In the parking lot I had to schlep the bags to the car because the cart wouldn't go through the snow. I got in the car and immediately got stuck in a snow drift. After about 20 minutes of digging with the handle of a scraper and rocking the car back and forth I was good to go. At one point I thought I was stuck for good like the four laughing young Mexican men in the car next to me who did not grow up in snow and had no idea how to get their car unstuck. But I said to myself, "I am from the midwest, I am from the midwest," until I willed myself out.
When I was driving home I asked myself, "Why am I, once again, running around town looking for boots on the first day of snow? What is it about me that I cannot think about boots until I am actually standing in snow?"
It's just that even though I know we will need boots by December I cannot feel we need them. Especially when we've been enjoying a freakish warm spell of 60 degree weather for a week in November. It's hard for me to buy boots when I don't really believe it could ever snow again.

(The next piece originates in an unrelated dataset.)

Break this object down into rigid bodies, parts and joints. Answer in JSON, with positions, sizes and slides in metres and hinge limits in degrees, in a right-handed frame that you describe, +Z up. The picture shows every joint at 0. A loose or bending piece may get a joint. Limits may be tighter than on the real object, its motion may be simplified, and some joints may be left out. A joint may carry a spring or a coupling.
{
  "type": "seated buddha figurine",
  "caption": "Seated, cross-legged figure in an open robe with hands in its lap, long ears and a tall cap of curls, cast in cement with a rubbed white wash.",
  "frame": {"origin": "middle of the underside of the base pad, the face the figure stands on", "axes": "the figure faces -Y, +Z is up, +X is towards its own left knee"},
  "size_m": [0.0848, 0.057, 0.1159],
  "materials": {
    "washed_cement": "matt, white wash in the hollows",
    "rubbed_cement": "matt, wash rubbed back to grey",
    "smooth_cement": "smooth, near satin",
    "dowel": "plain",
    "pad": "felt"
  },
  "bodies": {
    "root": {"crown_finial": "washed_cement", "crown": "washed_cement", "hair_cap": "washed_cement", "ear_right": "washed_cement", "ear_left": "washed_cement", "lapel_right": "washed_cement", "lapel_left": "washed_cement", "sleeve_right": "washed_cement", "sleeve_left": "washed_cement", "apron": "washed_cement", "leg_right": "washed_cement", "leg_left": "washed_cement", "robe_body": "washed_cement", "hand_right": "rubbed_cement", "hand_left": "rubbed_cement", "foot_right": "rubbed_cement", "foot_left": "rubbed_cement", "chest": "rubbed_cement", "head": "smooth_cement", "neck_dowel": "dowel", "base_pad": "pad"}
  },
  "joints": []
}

I have to admit to myself that I ve exhibited similar behavior about other topics. Meals for example. I find it nearly impossible to think about a meal until I'm very hungry. This is problematic as I am the one in charge of making meals for a family of five. For years my husband thought this was a passive-aggressive act on my part. He's so wrong. I have plenty of passive-aggressive acts but failing to feed my family in a timely manner is not one of them.
This went on for years--my family wanting to eat--me not feeding them--until finally, I managed to overcome this deficiency. By sheer force of will, I made myself think about food even when I was not hungry. Now I think about dinner right after breakfast. Sometimes I even take something out to thaw or I put something in the crockpot or I make reservations. But make no mistake, none of this comes naturally to me. My being able to think about dinner at 10:00 in the morning is something akin to an autistic person training himself to hug his mother. We can do it, but it sure doesn't feel right.

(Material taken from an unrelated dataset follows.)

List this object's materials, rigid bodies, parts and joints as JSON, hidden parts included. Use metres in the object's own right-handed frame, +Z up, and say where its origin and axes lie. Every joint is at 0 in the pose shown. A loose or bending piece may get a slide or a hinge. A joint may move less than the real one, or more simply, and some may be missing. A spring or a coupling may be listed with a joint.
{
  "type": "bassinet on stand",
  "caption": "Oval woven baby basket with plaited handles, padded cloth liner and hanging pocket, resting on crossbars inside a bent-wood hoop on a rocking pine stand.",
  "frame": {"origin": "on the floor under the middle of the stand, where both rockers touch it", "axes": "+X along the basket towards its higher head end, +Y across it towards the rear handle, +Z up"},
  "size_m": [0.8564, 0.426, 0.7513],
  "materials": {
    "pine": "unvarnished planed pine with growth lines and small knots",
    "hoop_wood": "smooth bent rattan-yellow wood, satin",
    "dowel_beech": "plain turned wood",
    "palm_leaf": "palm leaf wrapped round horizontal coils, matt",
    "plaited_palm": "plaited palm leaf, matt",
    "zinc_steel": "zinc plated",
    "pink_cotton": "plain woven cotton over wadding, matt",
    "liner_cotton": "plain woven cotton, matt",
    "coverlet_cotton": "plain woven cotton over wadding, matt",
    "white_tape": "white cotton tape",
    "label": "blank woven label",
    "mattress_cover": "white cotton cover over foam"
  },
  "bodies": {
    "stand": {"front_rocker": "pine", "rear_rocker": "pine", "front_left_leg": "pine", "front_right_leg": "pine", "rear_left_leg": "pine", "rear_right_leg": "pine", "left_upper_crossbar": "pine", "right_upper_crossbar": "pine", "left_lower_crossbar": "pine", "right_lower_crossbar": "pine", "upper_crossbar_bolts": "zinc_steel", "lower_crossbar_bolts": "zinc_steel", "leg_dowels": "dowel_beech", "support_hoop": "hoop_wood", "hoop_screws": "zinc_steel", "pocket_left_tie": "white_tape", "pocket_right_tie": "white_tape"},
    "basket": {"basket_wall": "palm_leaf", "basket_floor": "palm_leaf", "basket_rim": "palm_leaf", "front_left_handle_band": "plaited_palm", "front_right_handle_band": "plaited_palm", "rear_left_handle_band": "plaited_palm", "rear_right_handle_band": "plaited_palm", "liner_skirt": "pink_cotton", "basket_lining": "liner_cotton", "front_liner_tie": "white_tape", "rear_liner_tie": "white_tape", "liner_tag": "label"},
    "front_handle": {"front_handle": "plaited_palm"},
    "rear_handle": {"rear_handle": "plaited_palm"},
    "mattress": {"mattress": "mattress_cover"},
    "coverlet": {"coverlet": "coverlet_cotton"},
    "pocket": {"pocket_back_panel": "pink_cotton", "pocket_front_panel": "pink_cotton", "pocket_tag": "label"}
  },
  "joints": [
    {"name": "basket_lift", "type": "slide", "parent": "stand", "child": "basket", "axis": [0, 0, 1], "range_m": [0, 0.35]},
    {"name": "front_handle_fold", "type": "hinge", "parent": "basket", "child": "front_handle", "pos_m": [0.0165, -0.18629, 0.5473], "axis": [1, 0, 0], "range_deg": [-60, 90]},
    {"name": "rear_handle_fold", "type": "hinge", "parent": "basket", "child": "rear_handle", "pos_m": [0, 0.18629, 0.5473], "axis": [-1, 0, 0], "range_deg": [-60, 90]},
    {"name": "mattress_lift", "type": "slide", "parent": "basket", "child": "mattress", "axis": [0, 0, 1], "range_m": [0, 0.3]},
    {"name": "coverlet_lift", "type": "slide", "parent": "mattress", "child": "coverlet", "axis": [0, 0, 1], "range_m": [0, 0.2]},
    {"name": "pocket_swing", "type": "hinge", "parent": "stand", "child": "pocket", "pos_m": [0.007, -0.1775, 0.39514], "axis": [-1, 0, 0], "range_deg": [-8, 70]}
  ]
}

I thought of all this as I battled the blizzard on my way home from Target. When I got home I realized I had left my new, favorite, leopard print gloves on a shelf in the boot department, the boots I had bought myself had a broken zipper, and the kids for whom I'd suffered so much were already out in the snow wearing old shoes with plastic bags over them, happily building a snowman.

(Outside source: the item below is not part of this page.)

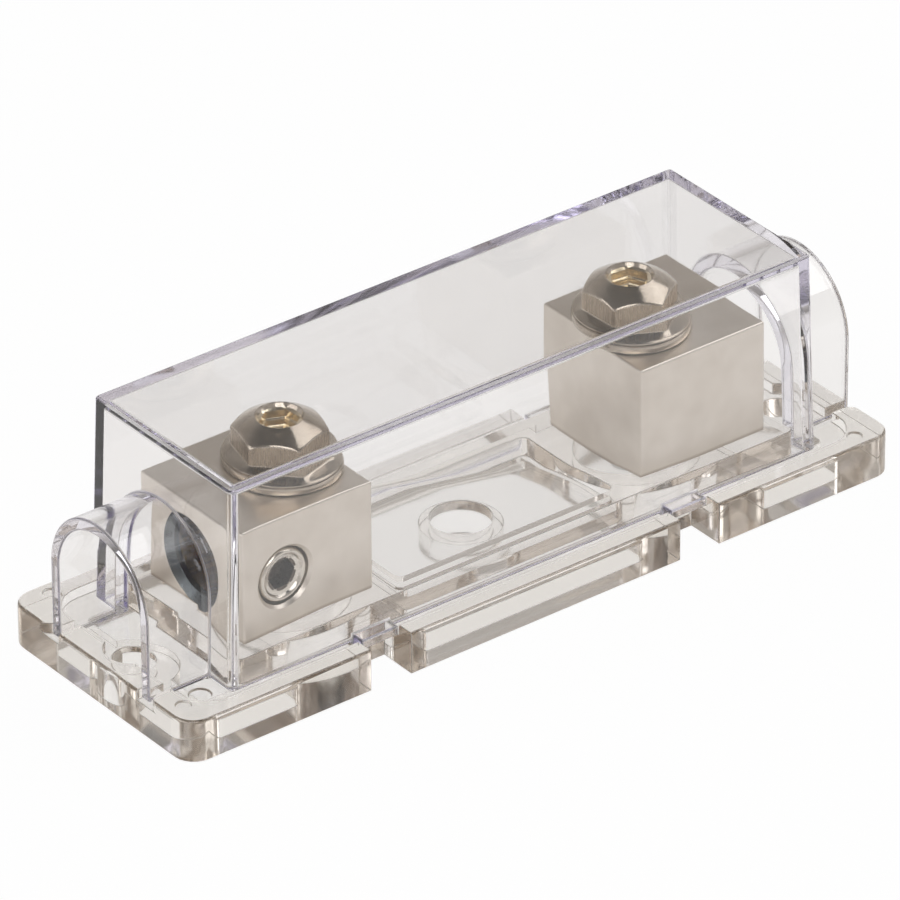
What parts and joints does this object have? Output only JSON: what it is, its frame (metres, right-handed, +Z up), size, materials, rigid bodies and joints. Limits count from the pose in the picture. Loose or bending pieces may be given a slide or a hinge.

Next year I'm going to make sure this doesn't happen again. I'm saying it here first--this is the last time I wait until the first snowfall to buy boots! I'll overcome this boot-planning weakness just like I overcame my meal-planning deficiency--by sheer force of will. I'm going to order boots online early in the season. I'm going to order those damn boots even if it's a 70-degree day in October.
But it won't feel right.
.
You should go living in West-Europe, where the weather is so unpredictable that no one can blame you for not having the right clothes for a sudden blizzard/heatwave/flood/draught
ReplyDeleteSo, did you have boots for 2007? :>)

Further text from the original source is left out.